◆ WHAT NEEDS TO BE DONE:
Can you write out all of the material below, word for word?

◆ SOURCE DATA:
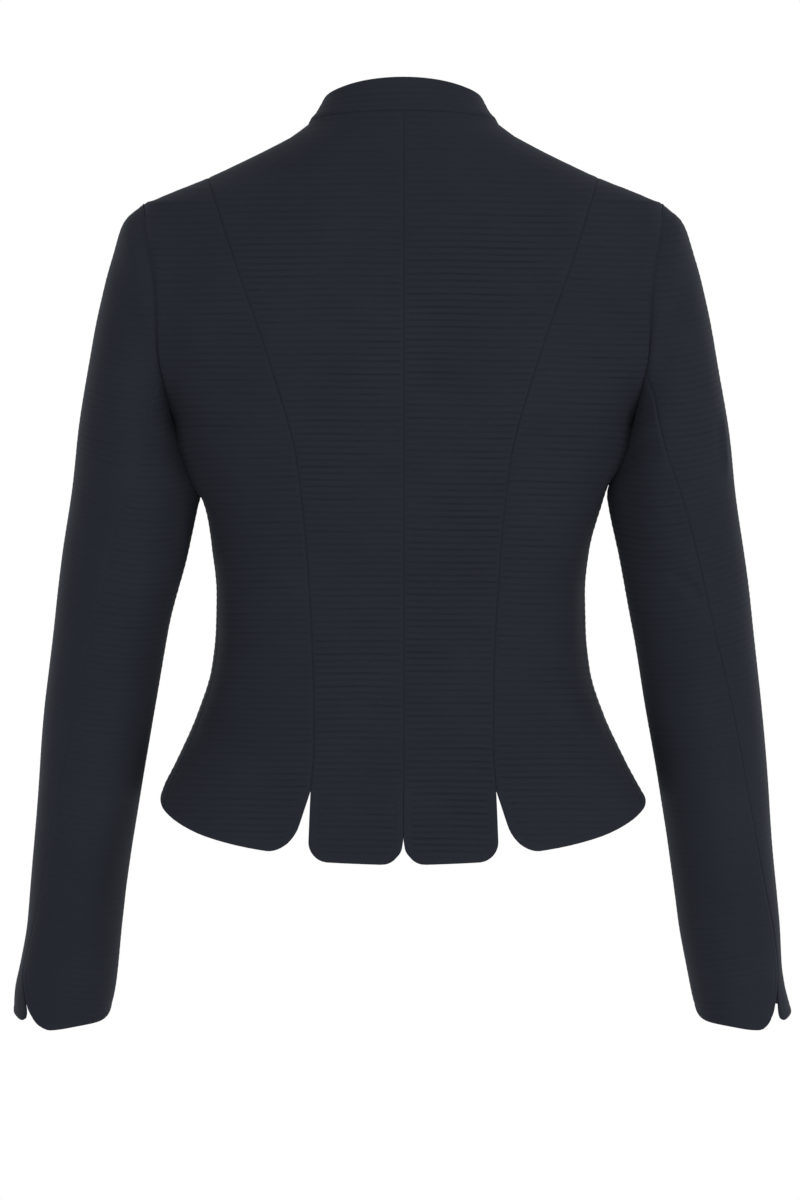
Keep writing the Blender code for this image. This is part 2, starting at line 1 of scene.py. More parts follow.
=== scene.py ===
import math
import bpy
import numpy as np
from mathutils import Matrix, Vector


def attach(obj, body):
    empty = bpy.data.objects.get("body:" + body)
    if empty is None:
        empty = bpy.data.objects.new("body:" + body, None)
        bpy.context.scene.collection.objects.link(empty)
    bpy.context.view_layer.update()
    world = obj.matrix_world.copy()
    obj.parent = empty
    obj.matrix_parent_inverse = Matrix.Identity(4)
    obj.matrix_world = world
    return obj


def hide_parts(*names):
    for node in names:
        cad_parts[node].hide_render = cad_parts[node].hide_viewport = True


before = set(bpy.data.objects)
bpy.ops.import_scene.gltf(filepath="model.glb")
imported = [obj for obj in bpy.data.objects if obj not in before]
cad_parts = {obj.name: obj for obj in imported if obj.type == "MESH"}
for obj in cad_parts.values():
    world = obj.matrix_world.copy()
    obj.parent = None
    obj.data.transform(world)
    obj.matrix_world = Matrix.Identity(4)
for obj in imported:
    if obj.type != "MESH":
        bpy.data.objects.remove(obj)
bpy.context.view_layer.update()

# Looks of the dirndl jacket: ribbed cloth laid on the same form as the part's panels.
# Sizes are millimetres, and MM turns them into metres.  The jacket faces -Y, its left side is
# worked out at +X and its right side mirrored from it, and z = 0 is the neck points' level.
MM = 0.001
WALL = 1.9                # cloth with its knitted ribs
GAP = -0.02               # sewn edges meet, so that no light passes
RIB = 4.8                 # pitch of the crosswise ribs on sleeves and collar
TORSO_RIBS, TORSO_CLOSING = 0.2020, 0.0000118   # ribs to a millimetre, and their closing up
RIB_HEIGHT = 0.26
PLAIN_SEAM = (0.55, 0.06)  # depth of a seam's dip and height of the ridge beside it
EDGE_ROUNDING = 0.78      # how far a free edge is rounded off on each side
ROW_STEP = 0.85
COLUMN_STEP = 5.5
CLOTH_COLOUR = (0.0102, 0.0120, 0.0163, 1)
BUTTON_COLOUR = (0.012, 0.013, 0.017, 1)
FLOOR_COLOUR = (0.93, 0.93, 0.93, 1)
FORM = {
    "z":            (12, 0, -4, -15, -26, -40, -56, -61, -94, -132, -174, -208, -240,
                     -279, -320, -355, -380, -410, -445, -480, -507, -530, -556),
    "half_width":   (67, 72, 76, 95, 117, 147, 186, 196, 201, 200, 195, 181, 166,
                     152, 142, 138.5, 138.8, 142, 153, 169, 182.7, 191, 200),
    "back_depth":   (57, 62, 64, 67, 70, 74, 78.5, 80, 89, 96, 100, 100, 98,
                     93, 88, 85, 85, 88, 97, 109, 118, 125, 132),
    "front_depth":  (36, 40, 41, 44, 48, 53, 60, 63, 82, 103, 121, 130, 134,
                     127, 113, 103, 100, 103, 111, 120, 127, 132, 137),
    "back_square":  (0,) * 8 + (0.02, 0.03) + (0.04,) * 13,
    "front_square": (0,) * 8 + (0.02, 0.04, 0.06, 0.07, 0.07, 0.06, 0.04, 0.03, 0.03, 0.04)
                    + (0.05,) * 5,
}
BACK_PRINCESS = {"z": (-40, -72, -106, -181, -257, -336, -434, -466, -502, -556),
                 "x": (147, 137, 126, 100, 79.5, 71.5, 67, 66.8, 69, 71)}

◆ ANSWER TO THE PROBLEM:
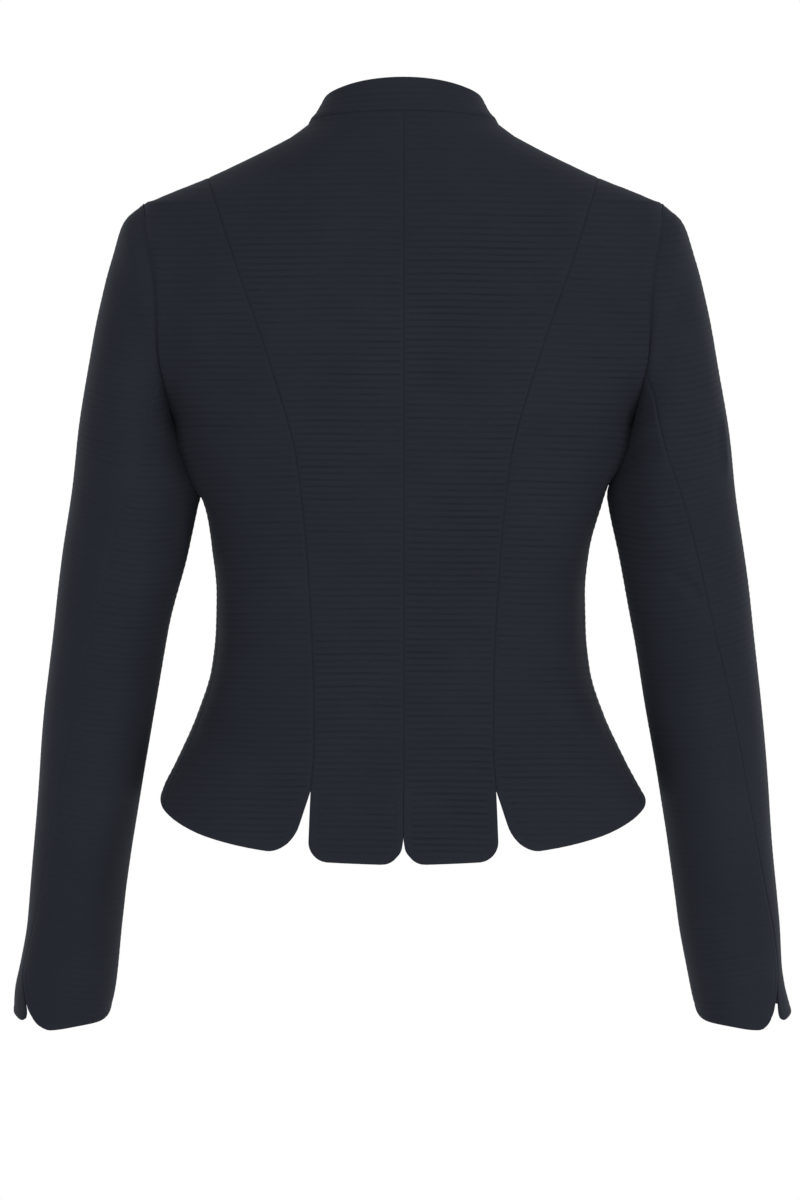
Keep writing the Blender code for this image. This is part 2, starting at line 1 of scene.py. More parts follow.
=== scene.py ===
import math
import bpy
import numpy as np
from mathutils import Matrix, Vector


def attach(obj, body):
    empty = bpy.data.objects.get("body:" + body)
    if empty is None:
        empty = bpy.data.objects.new("body:" + body, None)
        bpy.context.scene.collection.objects.link(empty)
    bpy.context.view_layer.update()
    world = obj.matrix_world.copy()
    obj.parent = empty
    obj.matrix_parent_inverse = Matrix.Identity(4)
    obj.matrix_world = world
    return obj


def hide_parts(*names):
    for node in names:
        cad_parts[node].hide_render = cad_parts[node].hide_viewport = True


before = set(bpy.data.objects)
bpy.ops.import_scene.gltf(filepath="model.glb")
imported = [obj for obj in bpy.data.objects if obj not in before]
cad_parts = {obj.name: obj for obj in imported if obj.type == "MESH"}
for obj in cad_parts.values():
    world = obj.matrix_world.copy()
    obj.parent = None
    obj.data.transform(world)
    obj.matrix_world = Matrix.Identity(4)
for obj in imported:
    if obj.type != "MESH":
        bpy.data.objects.remove(obj)
bpy.context.view_layer.update()

# Looks of the dirndl jacket: ribbed cloth laid on the same form as the part's panels.
# Sizes are millimetres, and MM turns them into metres.  The jacket faces -Y, its left side is
# worked out at +X and its right side mirrored from it, and z = 0 is the neck points' level.
MM = 0.001
WALL = 1.9                # cloth with its knitted ribs
GAP = -0.02               # sewn edges meet, so that no light passes
RIB = 4.8                 # pitch of the crosswise ribs on sleeves and collar
TORSO_RIBS, TORSO_CLOSING = 0.2020, 0.0000118   # ribs to a millimetre, and their closing up
RIB_HEIGHT = 0.26
PLAIN_SEAM = (0.55, 0.06)  # depth of a seam's dip and height of the ridge beside it
EDGE_ROUNDING = 0.78      # how far a free edge is rounded off on each side
ROW_STEP = 0.85
COLUMN_STEP = 5.5
CLOTH_COLOUR = (0.0102, 0.0120, 0.0163, 1)
BUTTON_COLOUR = (0.012, 0.013, 0.017, 1)
FLOOR_COLOUR = (0.93, 0.93, 0.93, 1)
FORM = {
    "z":            (12, 0, -4, -15, -26, -40, -56, -61, -94, -132, -174, -208, -240,
                     -279, -320, -355, -380, -410, -445, -480, -507, -530, -556),
    "half_width":   (67, 72, 76, 95, 117, 147, 186, 196, 201, 200, 195, 181, 166,
                     152, 142, 138.5, 138.8, 142, 153, 169, 182.7, 191, 200),
    "back_depth":   (57, 62, 64, 67, 70, 74, 78.5, 80, 89, 96, 100, 100, 98,
                     93, 88, 85, 85, 88, 97, 109, 118, 125, 132),
    "front_depth":  (36, 40, 41, 44, 48, 53, 60, 63, 82, 103, 121, 130, 134,
                     127, 113, 103, 100, 103, 111, 120, 127, 132, 137),
    "back_square":  (0,) * 8 + (0.02, 0.03) + (0.04,) * 13,
    "front_square": (0,) * 8 + (0.02, 0.04, 0.06, 0.07, 0.07, 0.06, 0.04, 0.03, 0.03, 0.04)
                    + (0.05,) * 5,
}
BACK_PRINCESS = {"z": (-40, -72, -106, -181, -257, -336, -434, -466, -502, -556),
                 "x": (147, 137, 126, 100, 79.5, 71.5, 67, 66.8, 69, 71)}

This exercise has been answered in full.